Some bishops are rigorous in discharging this obligation; others seem to accept almost anyone who applies, even now (it’s reported) some bishops are going abroad to find candidates, as if filching vocations from other countries to camouflage the problem in Ireland is any solution to anything.

It’s well known that some bishops imagine that it’s pleasing Rome and impressing the Papal Nuncio for a diocese to have a significant number of seminarians, even though to most sensible members of the human race this policy is a recipe for future problems. In effect, it’s nothing else than irresponsibility on a massive scale.

Lesson Four

If the present seminary model is not fit for purpose – and there are compelling arguments to suggest that it is not – then Archbishop Martin should set up a different model.

With more than a million Catholics, 199 parishes and two collections at every public mass at every weekend in Dublin, instead of moving the Dublin seminarians from Tweedledum to Tweedledee, he could model his ideas by setting up a new seminary in Dublin for his 12 students, combining direct experience of parish life with study in one of the many theological institutes in Dublin.

Lesson Five

We need as a church to examine the high price we have paid in recent years for indulging the obsessions of ultra-conservative bishops.

At the Vatican, during the pontificates of Popes John Paul and Benedict, senior positions were filled with bishops notoriously out of sympathy with what the Second Vatican Council represented (what Pope Francis is now struggling to undo). Some have had to be removed; others need to be removed before they do even more damage to the credibility of the Church.

And in Ireland, uncomprehendingly, in the pontificate of Pope Francis we are still appointing bishops who have the mark of Benedict on them rather than the vision of Francis. To paraphrase Archbishop Martin’s comments about Maynooth, the congregation of Bishops in Rome seems to be ‘a strange closed place’.

Lesson Six

We need as a church to examine the high price we have paid for indulging the obsessions on ultra-conservative Catholics, especially the often ludicrous and sometimes dangerous campaigns of ‘Catholic’ papers, including the recent campaign to de-stabilise Maynooth. This has been in train for some years, lead by journalists, some of whom clearly have specific personal history with Maynooth.
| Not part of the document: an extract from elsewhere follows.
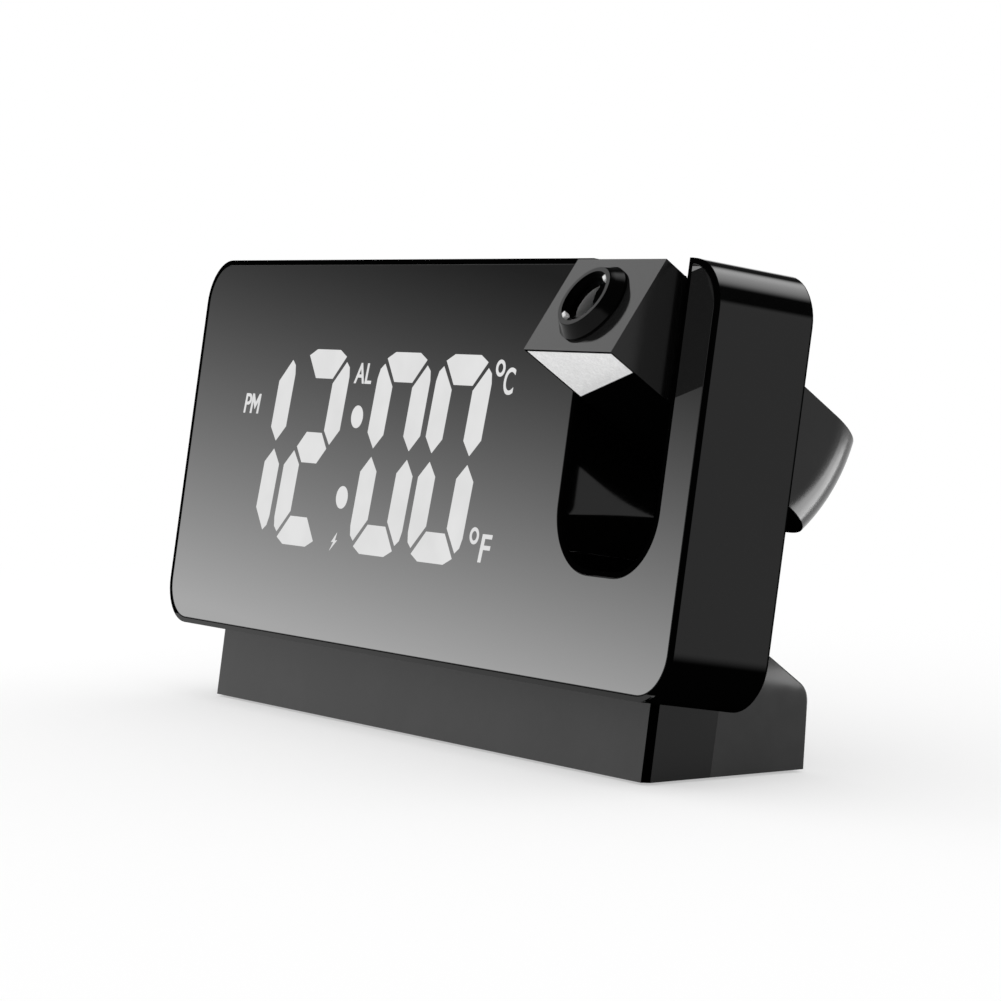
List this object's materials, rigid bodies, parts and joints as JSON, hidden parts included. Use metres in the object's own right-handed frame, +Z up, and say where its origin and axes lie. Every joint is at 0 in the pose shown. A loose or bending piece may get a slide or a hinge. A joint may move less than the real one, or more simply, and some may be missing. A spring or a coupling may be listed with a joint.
{
  "type": "projection alarm clock",
  "caption": "Leaning mirror-faced digital alarm clock on a stand, with a tilting projector arm in a slot.",
  "frame": {"origin": "under the middle of the whole clock, on the surface that its rubber feet rest on", "axes": "+Z up, +X from the display towards the projector slot, the mirror faces -Y"},
  "size_m": [0.186, 0.0569, 0.0916],
  "materials": {
    "housing_black": "polished black",
    "mirror_black": "half-silvered smoked mirror",
    "cover_black": "fine texture black",
    "stand_black": "satin gloss black",
    "arm_black": "polished black",
    "arm_mirror": "silvered strip",
    "ring_black": "gloss black",
    "lens_glass": "clear",
    "diffuser_white": "translucent white",
    "light_box_white": "white",
    "board_green": "solder mask",
    "led_white": "resin",
    "button_black": "satin",
    "foot_rubber": "matte",
    "steel": "zinc plated",
    "spring_steel": "spring temper",
    "acetal": "natural acetal",
    "inner_black": "matte",
    "switch_black": "matte",
    "port_steel": "tinned",
    "cell_steel": "nickel plated",
    "contact_brass": "plated",
    "speaker_black": "matte"
  },
  "bodies": {
    "clock": {"front_housing": "housing_black", "mirror_plate": "mirror_black", "rear_cover": "cover_black", "rear_cover_screws": "steel", "display_diffuser": "diffuser_white", "display_light_box": "light_box_white", "display_leds": "led_white", "display_board": "board_green", "main_board": "board_green", "board_spacers": "acetal", "board_screws": "steel", "tact_switches": "switch_black", "speaker": "speaker_black", "snooze_board": "board_green", "snooze_switches": "switch_black", "pivot_bush_left": "acetal", "pivot_bush_right": "acetal", "friction_washers": "spring_steel", "stand_front_shell": "stand_black", "stand_rear_shell": "stand_black", "stand_bottom_plate": "inner_black", "bottom_plate_screws": "steel", "stand_to_body_screws": "steel", "rubber_feet": "foot_rubber", "port_board": "board_green", "usb_port": "port_steel", "power_socket": "inner_black", "battery_holder": "inner_black", "coin_cell": "cell_steel", "battery_contacts": "contact_brass", "battery_door": "inner_black", "battery_door_screw": "steel"},
    "arm": {"arm_housing": "arm_black", "arm_lid": "arm_black", "arm_screws": "steel", "arm_mirror_strip": "arm_mirror", "lens_barrel": "inner_black", "rear_lens": "lens_glass", "optics_frame": "inner_black", "lcd_panel": "lens_glass", "condenser_lens": "lens_glass", "led_board": "board_green", "projection_led": "led_white", "pivot_pin_left": "steel", "pivot_pin_right": "steel", "retaining_clips": "spring_steel"},
    "focus_ring": {"focus_ring": "ring_black", "front_lens": "lens_glass", "lens_lock_ring": "ring_black"},
    "snooze_button": {"snooze_button": "housing_black"},
    "mode_button": {"mode_button": "button_black"},
    "up_button": {"up_button": "button_black"},
    "down_button": {"down_button": "button_black"},
    "alarm_button": {"alarm_button": "button_black"},
    "projector_button": {"projector_button": "button_black"}
  },
  "joints": [
    {"name": "projector_tilt", "type": "hinge", "parent": "clock", "child": "arm", "pos_m": [0.0682, -0.00406, 0.06985], "axis": [-1, 0, 0], "range_deg": [-27, 153]},
    {"name": "focus_turn", "type": "hinge", "parent": "arm", "child": "focus_ring", "pos_m": [0.0682, -0.00406, 0.06985], "axis": [0, -0.809, 0.5878], "range_deg": [-60, 60]},
    {"name": "snooze_press", "type": "slide", "parent": "clock", "child": "snooze_button", "axis": [0, -0.1564, -0.9877], "range_m": [0, 0.0005], "stiffness_N_per_m": 600},
    {"name": "mode_press", "type": "slide", "parent": "clock", "child": "mode_button", "axis": [0, -0.9877, 0.1564], "range_m": [0, 0.0005], "stiffness_N_per_m": 400},
    {"name": "up_press", "type": "slide", "parent": "clock", "child": "up_button", "axis": [0, -0.9877, 0.1564], "range_m": [0, 0.0005], "stiffness_N_per_m": 400},
    {"name": "down_press", "type": "slide", "parent": "clock", "child": "down_button", "axis": [0, -0.9877, 0.1564], "range_m": [0, 0.0005], "stiffness_N_per_m": 400},
    {"name": "alarm_press", "type": "slide", "parent": "clock", "child": "alarm_button", "axis": [0, -0.9877, 0.1564], "range_m": [0, 0.0005], "stiffness_N_per_m": 400},
    {"name": "projector_press", "type": "slide", "parent": "clock", "child": "projector_button", "axis": [0, -0.9877, 0.1564], "range_m": [0, 0.0005], "stiffness_N_per_m": 400}
  ]
}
Certain ‘Catholic’ papers have had to apologise publicly to the Maynooth authorities for some of their coverage of this issue. When doctoral thesis are being written in future years on the Maynooth problem of 2016, a gallery of ultra-Catholics – some overly-pious, others disgruntled and others homophobic – will be listed among the architects of the decline of Catholicism. They know not what they do.

Lesson Seven

Working as a priest in Ireland demands a clear set of skills to deal with the complex issues and the complicated environment that is Catholic life today. The tendency towards over-parenting – parents solving every possible problem that arises – is seeping into seminaries and it would seem that some seminarians now seem to be incapable of dealing with the day-to-day problems of modern life: divisions, resentments, teasing, (good natured and malicious), squabbles, etc. While no one would want anyone to be bullied, etc., seminarians need to learn how to stand up for themselves as we all had to do.

Lesson Eight

Sorting out the present problem is a failed policy, if it just diverts attention from the fundamental issue about vocations – we haven’t enough. And unless we’re prepared to deal effectively with this problem, where or how the few seminarians we have are trained is superfluous.

Here endeth the lessons for this week.